Liz is still around. The cat music box she gave me years ago still rests on my bookshelf. I’ve realized something, looking at it and thinking about how brief a contact it was for her to give that music box to me versus what stories surrounded it. Our neighbors lead wholly separate lives that we punctuate occasionally, not the other way around. They are relationships driven by ease of access, geographical closeness, ‘neighborly conduct.’ In all probability, I’m leaving this town in half a year or so –– my neighbors are set to change completely, for the first time in my life.
Our neighbors, like everything in life, are temporary, and they change more often than most things. Simply realizing this is valuable –– a value judgement, I think, is better left to a case-by-case basis.
According to an article I read one night on NPR’s website, the human brain only has room for 150 true ‘friendships,’ not acquaintances or in-laws but true friends whose birthdays we would remember.

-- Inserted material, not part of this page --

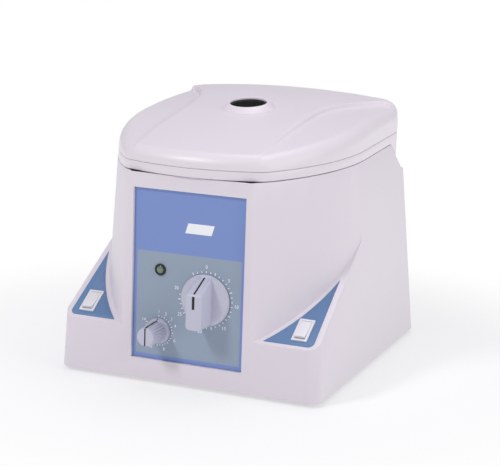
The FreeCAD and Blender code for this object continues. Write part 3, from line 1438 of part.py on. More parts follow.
core = new_body("transformer_core")
leg = s.core_width / 8
core_x = s.core_width / 2
pad(core, polygon(core, "XZ_Plane", rectangle(-core_x, 0, core_x, s.core_height)), s.core_depth, "Stack").Midplane = True
for name, sx in (("Left", -1), ("Right", 1)):
    near, far = leg * sx, (core_x - leg) * sx
    frame = rectangle(near, leg, far, s.core_height - leg)
    cut_through(core, polygon(core, "XZ_Plane", frame, f"{name}Window"), f"{name}WindowCut")
place(core, board_x, 0, plate_top)
coil = new_body("transformer_coil")
coil_y = s.core_depth / 2
pad(coil, polygon(coil, "XY_Plane", rectangle(leg - core_x, -coil_y - leg, core_x - leg, coil_y + leg)),
    s.core_height - 2 * leg, "Winding")
cut_through(coil, polygon(coil, "XY_Plane", rectangle(-leg, -coil_y, leg, coil_y), "Leg"), "LegHole")
place(coil, board_x, 0, plate_top + leg)

# Check and export
doc.recompute()
for thing in doc.Objects:
    if "Invalid" in thing.State or "Error" in thing.State:
        raise RuntimeError(f"{thing.Label} did not build: {thing.State}")
os.makedirs("parts", exist_ok=True)
for piece in pieces:
    shape = piece.Shape
    if shape.isNull() or not shape.isValid():
        raise RuntimeError(f"{piece.Label} has no valid shape")
    if not shape.Solids:
        raise RuntimeError(f"{piece.Label} holds no solid")
for piece in pieces:
    piece.Shape.exportStep(f"parts/{piece.Label}.step")
    print(piece.Label, len(piece.Shape.Solids), round(piece.Shape.Volume / 1000, 2), "cm3")
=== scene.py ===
"""Looks, light and camera for the benchtop microcentrifuge.

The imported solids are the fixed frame. Each class below dresses one sub-assembly: it builds finished
meshes in the same place as the solids, gives them their finishes and hands them to their moving body.
All lengths are in metres, +X to the right, -Y to the front, +Z up.
"""
import json
import logging
import math
from dataclasses import dataclass, field
from enum import Enum
from typing import Iterable, Optional, Sequence

import bmesh
import bpy
import numpy as np
from mathutils import Matrix, Vector
from mathutils.geometry import delaunay_2d_cdt

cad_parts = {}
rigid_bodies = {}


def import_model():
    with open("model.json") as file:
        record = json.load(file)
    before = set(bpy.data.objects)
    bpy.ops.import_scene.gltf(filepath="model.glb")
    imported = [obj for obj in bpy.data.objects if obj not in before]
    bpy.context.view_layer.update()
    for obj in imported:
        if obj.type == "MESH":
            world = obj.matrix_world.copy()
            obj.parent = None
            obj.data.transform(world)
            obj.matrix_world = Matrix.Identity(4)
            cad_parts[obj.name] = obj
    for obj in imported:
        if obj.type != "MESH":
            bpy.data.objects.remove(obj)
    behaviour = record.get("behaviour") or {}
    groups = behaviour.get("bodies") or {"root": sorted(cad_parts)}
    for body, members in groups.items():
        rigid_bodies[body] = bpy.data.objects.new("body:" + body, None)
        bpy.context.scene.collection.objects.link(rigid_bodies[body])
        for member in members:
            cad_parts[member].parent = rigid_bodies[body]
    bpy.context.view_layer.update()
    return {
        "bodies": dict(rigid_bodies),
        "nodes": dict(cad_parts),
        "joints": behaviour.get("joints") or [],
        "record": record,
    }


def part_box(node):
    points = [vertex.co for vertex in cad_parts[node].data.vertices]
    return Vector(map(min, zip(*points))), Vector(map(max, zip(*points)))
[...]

In the past, it would be hard to reach this limit but, thank the Lord, we live in an age where you could realistically meet 150 people in half an hour. This is a good thing. Relationships, like neighbors, are temporary and tangential but they, like many things in early life, teach us a lesson: how to let go. In real life friendships fade; they don’t flame out –– at least in my experience –– and that first contact is with neighbors.
By Adam Schoelz
mikaylabessey • Apr 23, 2013 at 10:34 am
Wow. What a beautifully written piece. I really enjoyed this- you have such a talent with writing. Also, I had no idea that the human brain only has room for 150 friendships- how interesting. Overall: wonderful, wonderful job.